Portanto, a suspensão temporária do exercício do mandato eletivo e a perda deste são da competência e atribuição exclusivas da Câmara dos Deputados, como também são do Senado Federal.
PODER INDEVIDO
O Judiciário não pode e nem deve substituir o Legislativo, em qualquer instância e âmbito nacionais, para aplicar a parlamentar pena acessória que somente a casa legislativa a que pertence pode aplicar. O Judiciário, quando condena, comunica à casa legislativa da qual faz parte o parlamentar apenado. E esta decide o seu destino político.
O primeiro, de três registros finais. No caso de Eduardo Cunha (e de qualquer outro deputado federal), a pena de suspensão temporária ou mesmo perda do mandato, apenas o plenário da Câmara tem competência e atribuição para aplicar. E suspensão temporária do mandato somente poderá durar, no máximo, 30 dias, conforme dispõe o artigo 14 do Código de Ética e Decoro Parlamentar da Câmara dos Deputados.
SUSPENSÃO DO MANDATO
Agora, o segundo registro. Nesta quinta-feira, o STF suspendeu o mandato de Eduardo Cunha, que continua deputado federal, mas sem poder exercê-lo. O raciocínio a seguir é lógico e adequado à compreensão do que se pretende demonstrar. Há no Direito uma previsão absolutamente legal, que somente o juízo ou o tribunal que determinou a penhora de um bem é quem pode levantá-lo (desfazer a penhora e liberar o bem).
Pergunta-se: o STF não estabeleceu o tempo de duração da suspensão do mandato de Eduardo Cunha. Se o ex-presidente da Câmara não tiver seu mandato cassado pelo plenário, em decorrência do processo a que responde no Conselho de Ética, quem vai lhe dar autorização para voltar ao trabalho? Ou seja, voltar a desempenhar o mandato que os eleitores lhe conferiram?
Afinal, foi o STF que decretou a suspensão do seu mandato, sem estabelecer prazo e condições. E somente o STF é quem poderá levantar a suspensão decretada.
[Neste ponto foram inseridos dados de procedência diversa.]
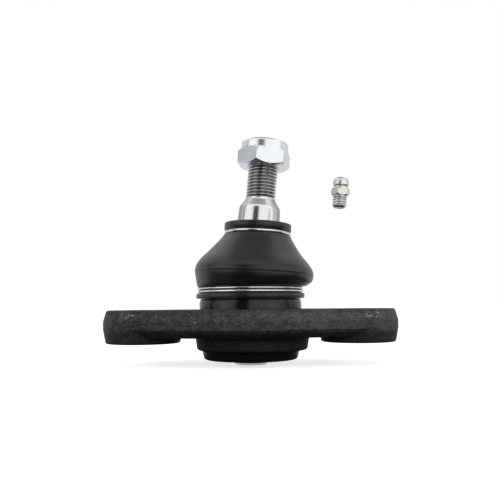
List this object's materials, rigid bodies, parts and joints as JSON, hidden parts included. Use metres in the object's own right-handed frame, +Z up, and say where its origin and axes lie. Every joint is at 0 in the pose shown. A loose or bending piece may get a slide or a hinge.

Por fim, o terceiro e último registro. As explicações aqui dadas e expostas são feitas em nome da legalidade. Partem de um advogado que não defende e nem conhece Eduardo Cunha. Nada mais do que isso: defesa da legalidade. Porque se constata que tudo neste nosso país anda muito confuso! Tudo muito atropelado! Tudo torto! Coitado do Brasil de hoje!